● Exercise aim: Quote every line below exactly as it reads.

● Given material:
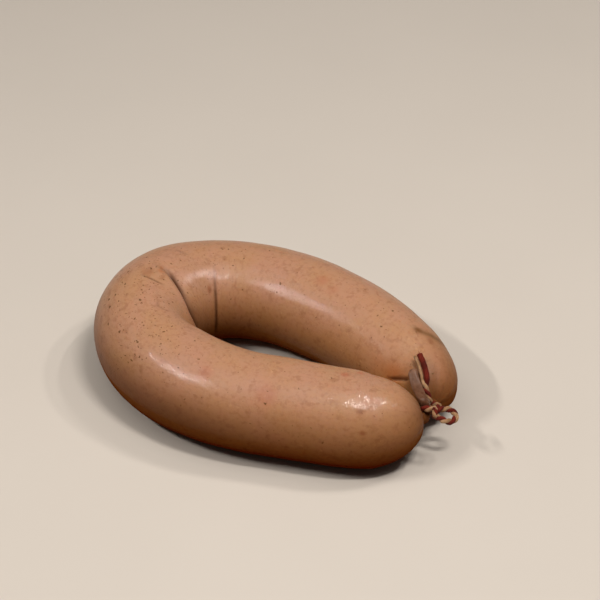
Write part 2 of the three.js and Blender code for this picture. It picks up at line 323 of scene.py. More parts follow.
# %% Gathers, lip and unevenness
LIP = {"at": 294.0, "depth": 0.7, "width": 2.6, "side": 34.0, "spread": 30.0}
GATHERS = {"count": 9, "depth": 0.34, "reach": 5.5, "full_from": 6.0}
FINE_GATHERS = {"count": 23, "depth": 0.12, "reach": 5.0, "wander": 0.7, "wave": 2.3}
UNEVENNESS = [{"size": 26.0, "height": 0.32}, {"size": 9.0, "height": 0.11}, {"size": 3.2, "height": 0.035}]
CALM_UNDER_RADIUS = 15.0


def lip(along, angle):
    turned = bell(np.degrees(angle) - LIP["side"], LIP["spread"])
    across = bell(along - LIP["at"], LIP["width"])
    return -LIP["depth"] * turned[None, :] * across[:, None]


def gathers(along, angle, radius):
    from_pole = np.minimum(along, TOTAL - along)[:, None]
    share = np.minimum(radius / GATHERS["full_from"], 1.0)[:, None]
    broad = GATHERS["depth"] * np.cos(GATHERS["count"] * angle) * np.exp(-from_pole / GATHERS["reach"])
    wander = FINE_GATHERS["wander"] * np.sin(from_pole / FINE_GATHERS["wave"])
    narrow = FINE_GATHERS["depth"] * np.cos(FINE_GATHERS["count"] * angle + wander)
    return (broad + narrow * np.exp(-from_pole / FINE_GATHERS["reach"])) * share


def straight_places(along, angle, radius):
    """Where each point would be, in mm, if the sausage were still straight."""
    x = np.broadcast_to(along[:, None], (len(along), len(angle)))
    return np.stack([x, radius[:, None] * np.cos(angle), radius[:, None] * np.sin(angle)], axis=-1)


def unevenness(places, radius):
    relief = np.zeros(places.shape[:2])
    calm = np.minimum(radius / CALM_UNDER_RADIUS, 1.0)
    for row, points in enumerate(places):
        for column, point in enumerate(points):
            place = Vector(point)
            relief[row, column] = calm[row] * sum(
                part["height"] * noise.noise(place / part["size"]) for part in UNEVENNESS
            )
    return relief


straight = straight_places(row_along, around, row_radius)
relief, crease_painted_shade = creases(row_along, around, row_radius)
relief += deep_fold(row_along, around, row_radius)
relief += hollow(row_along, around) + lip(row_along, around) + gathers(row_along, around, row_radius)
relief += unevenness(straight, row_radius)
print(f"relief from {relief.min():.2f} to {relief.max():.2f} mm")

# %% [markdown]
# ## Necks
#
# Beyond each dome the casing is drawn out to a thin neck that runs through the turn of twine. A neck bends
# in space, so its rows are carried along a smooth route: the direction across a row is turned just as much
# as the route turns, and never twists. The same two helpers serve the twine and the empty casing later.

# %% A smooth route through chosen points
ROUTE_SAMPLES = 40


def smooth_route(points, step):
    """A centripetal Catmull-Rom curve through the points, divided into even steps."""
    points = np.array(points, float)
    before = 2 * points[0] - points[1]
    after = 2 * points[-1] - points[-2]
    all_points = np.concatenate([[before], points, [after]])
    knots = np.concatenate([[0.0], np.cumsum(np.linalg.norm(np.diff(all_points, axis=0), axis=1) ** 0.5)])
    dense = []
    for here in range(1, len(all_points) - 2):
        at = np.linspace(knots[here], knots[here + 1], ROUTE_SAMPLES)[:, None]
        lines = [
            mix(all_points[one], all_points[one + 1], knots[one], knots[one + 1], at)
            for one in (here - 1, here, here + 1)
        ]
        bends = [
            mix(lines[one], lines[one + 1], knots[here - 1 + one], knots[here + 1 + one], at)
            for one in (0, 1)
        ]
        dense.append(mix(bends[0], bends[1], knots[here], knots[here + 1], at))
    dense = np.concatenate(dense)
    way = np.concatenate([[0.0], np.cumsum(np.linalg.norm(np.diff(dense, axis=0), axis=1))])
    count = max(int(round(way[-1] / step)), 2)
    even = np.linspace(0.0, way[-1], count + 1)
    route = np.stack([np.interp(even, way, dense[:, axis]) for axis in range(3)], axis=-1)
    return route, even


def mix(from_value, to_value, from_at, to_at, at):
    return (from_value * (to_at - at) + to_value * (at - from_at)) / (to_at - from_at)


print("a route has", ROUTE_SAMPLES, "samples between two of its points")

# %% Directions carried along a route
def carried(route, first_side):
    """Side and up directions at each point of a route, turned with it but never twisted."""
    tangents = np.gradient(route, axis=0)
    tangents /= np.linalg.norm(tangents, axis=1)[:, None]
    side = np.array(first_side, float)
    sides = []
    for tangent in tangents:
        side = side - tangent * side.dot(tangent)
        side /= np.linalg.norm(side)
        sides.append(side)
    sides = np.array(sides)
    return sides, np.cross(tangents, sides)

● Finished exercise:
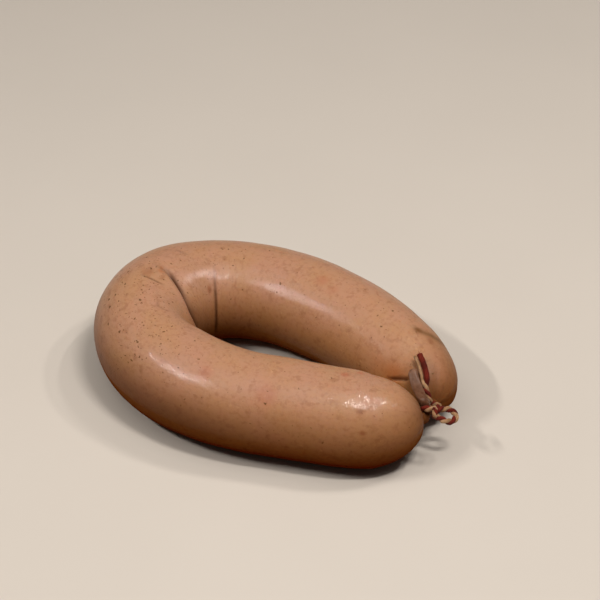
Write part 2 of the three.js and Blender code for this picture. It picks up at line 323 of scene.py. More parts follow.
# %% Gathers, lip and unevenness
LIP = {"at": 294.0, "depth": 0.7, "width": 2.6, "side": 34.0, "spread": 30.0}
GATHERS = {"count": 9, "depth": 0.34, "reach": 5.5, "full_from": 6.0}
FINE_GATHERS = {"count": 23, "depth": 0.12, "reach": 5.0, "wander": 0.7, "wave": 2.3}
UNEVENNESS = [{"size": 26.0, "height": 0.32}, {"size": 9.0, "height": 0.11}, {"size": 3.2, "height": 0.035}]
CALM_UNDER_RADIUS = 15.0


def lip(along, angle):
    turned = bell(np.degrees(angle) - LIP["side"], LIP["spread"])
    across = bell(along - LIP["at"], LIP["width"])
    return -LIP["depth"] * turned[None, :] * across[:, None]


def gathers(along, angle, radius):
    from_pole = np.minimum(along, TOTAL - along)[:, None]
    share = np.minimum(radius / GATHERS["full_from"], 1.0)[:, None]
    broad = GATHERS["depth"] * np.cos(GATHERS["count"] * angle) * np.exp(-from_pole / GATHERS["reach"])
    wander = FINE_GATHERS["wander"] * np.sin(from_pole / FINE_GATHERS["wave"])
    narrow = FINE_GATHERS["depth"] * np.cos(FINE_GATHERS["count"] * angle + wander)
    return (broad + narrow * np.exp(-from_pole / FINE_GATHERS["reach"])) * share


def straight_places(along, angle, radius):
    """Where each point would be, in mm, if the sausage were still straight."""
    x = np.broadcast_to(along[:, None], (len(along), len(angle)))
    return np.stack([x, radius[:, None] * np.cos(angle), radius[:, None] * np.sin(angle)], axis=-1)


def unevenness(places, radius):
    relief = np.zeros(places.shape[:2])
    calm = np.minimum(radius / CALM_UNDER_RADIUS, 1.0)
    for row, points in enumerate(places):
        for column, point in enumerate(points):
            place = Vector(point)
            relief[row, column] = calm[row] * sum(
                part["height"] * noise.noise(place / part["size"]) for part in UNEVENNESS
            )
    return relief


straight = straight_places(row_along, around, row_radius)
relief, crease_painted_shade = creases(row_along, around, row_radius)
relief += deep_fold(row_along, around, row_radius)
relief += hollow(row_along, around) + lip(row_along, around) + gathers(row_along, around, row_radius)
relief += unevenness(straight, row_radius)
print(f"relief from {relief.min():.2f} to {relief.max():.2f} mm")

# %% [markdown]
# ## Necks
#
# Beyond each dome the casing is drawn out to a thin neck that runs through the turn of twine. A neck bends
# in space, so its rows are carried along a smooth route: the direction across a row is turned just as much
# as the route turns, and never twists. The same two helpers serve the twine and the empty casing later.

# %% A smooth route through chosen points
ROUTE_SAMPLES = 40


def smooth_route(points, step):
    """A centripetal Catmull-Rom curve through the points, divided into even steps."""
    points = np.array(points, float)
    before = 2 * points[0] - points[1]
    after = 2 * points[-1] - points[-2]
    all_points = np.concatenate([[before], points, [after]])
    knots = np.concatenate([[0.0], np.cumsum(np.linalg.norm(np.diff(all_points, axis=0), axis=1) ** 0.5)])
    dense = []
    for here in range(1, len(all_points) - 2):
        at = np.linspace(knots[here], knots[here + 1], ROUTE_SAMPLES)[:, None]
        lines = [
            mix(all_points[one], all_points[one + 1], knots[one], knots[one + 1], at)
            for one in (here - 1, here, here + 1)
        ]
        bends = [
            mix(lines[one], lines[one + 1], knots[here - 1 + one], knots[here + 1 + one], at)
            for one in (0, 1)
        ]
        dense.append(mix(bends[0], bends[1], knots[here], knots[here + 1], at))
    dense = np.concatenate(dense)
    way = np.concatenate([[0.0], np.cumsum(np.linalg.norm(np.diff(dense, axis=0), axis=1))])
    count = max(int(round(way[-1] / step)), 2)
    even = np.linspace(0.0, way[-1], count + 1)
    route = np.stack([np.interp(even, way, dense[:, axis]) for axis in range(3)], axis=-1)
    return route, even


def mix(from_value, to_value, from_at, to_at, at):
    return (from_value * (to_at - at) + to_value * (at - from_at)) / (to_at - from_at)


print("a route has", ROUTE_SAMPLES, "samples between two of its points")

# %% Directions carried along a route
def carried(route, first_side):
    """Side and up directions at each point of a route, turned with it but never twisted."""
    tangents = np.gradient(route, axis=0)
    tangents /= np.linalg.norm(tangents, axis=1)[:, None]
    side = np.array(first_side, float)
    sides = []
    for tangent in tangents:
        side = side - tangent * side.dot(tangent)
        side /= np.linalg.norm(side)
        sides.append(side)
    sides = np.array(sides)
    return sides, np.cross(tangents, sides)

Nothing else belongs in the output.